Yeh, representing the woodwinds, played Boulez’s “Domaines” (1968) — “Dialogue’s” predecessor piece — at the front of the stage against a moody blue. In a full performance of “Domaines,” the soloist plays six short movements (Boulez calls them cahiers, or “notebooks”) in any order. Then, their “mirrors” are played — the same music, just in reverse.
Because of time constraints, Yeh played all six of Boulez’s cahiers but only the miroirs of Cahier A and D, making his way across all eight music stands as the piece went on. Yeh’s years of close collaboration with Boulez came to the fore in a fleet, poetic, even sorcerous performance. In Cahier B, the soloist must overlap two phrases — a lower-pitched phrase and a higher-pitched one beginning above it — through multiphonics (a technique producing more than one pitch). Yeh’s handling of this moment was as clear and articulated as if he’d plunked out both voices on organ. He shapeshifted further throughout, from the piercing whistles of Cahier D to glass-harp transparency in Cahier C.
Clarinetist John Bruce Yeh in a performance of Pierre Boulez’s “Domaines.” Part of the CSO MusicNOW concert on March 23 at Symphony Center in Chicago. (Todd Rosenberg)
While a ghostly Boulez turned 100, Mason, the youngest composer on Sunday’s program, turned 29 the day of the concert.
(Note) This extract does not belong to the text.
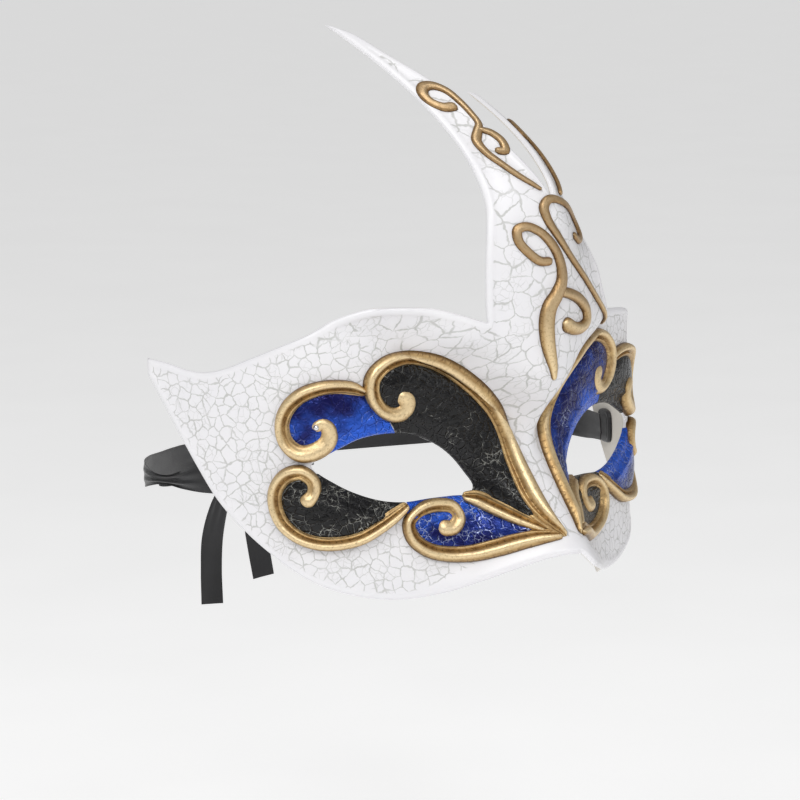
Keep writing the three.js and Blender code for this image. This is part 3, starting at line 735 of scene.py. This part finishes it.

His “Weapon Wheel” (2018, revised 2019) might have been composed while he was still an undergrad, but it’s the work of a mature composer, embedding drama and intrigue into an unusual three-bass-drum instrumentation. Each player uses a mix of mallets, drumsticks and their own fingers to expand the drum’s palette, with some extras — like a rat-a-tat against the mallet tray, or clacking together drum sticks like a rock-n’-roll countoff.
The piece leans on the performers’ immediate reflexes, lines seamlessly handed off between percussionists Ian Ding, Patricia Dash and Douglas Waddell. The improvised cadenza shortly before the end, however, sounded more half-hearted than “insane,” per Mason’s note in the score.
More musical unevenness followed. As López wrote in a foreword to the program notes, the “Inner Dialogues” concept allowed him to “show the diversity and variety of instrumental forces within the CSO.” That only works if said forces show up: No rostered brass players joined the concert for Schoenberg’s “Reflecting Light,” originally written in 2006 for the American Brass Quintet. An already-formed brass quintet from the Civic Orchestra of Chicago, the CSO’s training ensemble, played in their stead.
In this case, a rugged performance of Schoenberg’s otherwise appealing piece showed, rather than belied, the young musicians’ greenness. The section of the piece that came off best was the very part Schoenberg mentioned in the preconcert panel: a hocketed descending line in the trumpets over cycling trombones.
López’s own “Guardian of the Horizon,” a 2017 concerto grosso for string orchestra and solo violin and cello, followed the same formula: good piece, undercooked performance. While grieving the death of his father, López turned to ancient Egyptian cosmology — a wink at the piece’s commissioner, the Sphinx Organization — for inspiration. The responsorial “Riddle” movement nods to Oedipus’s famous encounter with the Sphinx, “Crossing the Threshold” features an elegiac, tuneful dialogue between soloists, and “Into the Effulgent Light” ends the work on a lively, irrepressible note.
Associate concertmaster Stephanie Jeong and cellist Karen Basrak perform Jimmy López’s “Guardian of the Horizon” with conductor Nicholas Koo and musicians from the Chicago Symphony Orchestra in a MusicNOW concert on March 23, 2025, at Symphony Center in Chicago. (Todd Rosenberg)
Associate concertmaster Stephanie Jeong and section cellist Karen Basrak played adroitly and sensitively in their starring roles. The string ensemble behind them, however, could be scattershot. Conductor Nicholas Koo led them with the same controlled elegance as his mentor, CSO music director emeritus Riccardo Muti, but more energized impulses might have better guided the orchestra through a rough-and-tumble final movement.
López’s earlier contribution, his 2004 string quartet “La Caresse du Couteau,” was more solidly executed. CSO violinists Jesús Linárez (in the orchestra’s fellowship program) and Gabriela Lara were joined by violist Pédro Mendez and cellist Tahirah Whittington for a rich and tensile performance. A restless introduction eventually lofts the strings into their upper register, tinkling there before getting yanked back to earth into a slip-and-slide of glissandoes. The slides get “stuck” in the following section, parking on queasy dissonances. The music frees itself into more busy polyphony before evaporating again in a solitary, searching line in the first violin.
“The work, we could say, does not end, but stops at a certain moment in time,” López wrote in the program notes for the piece. So, too, does Boulez’s memory.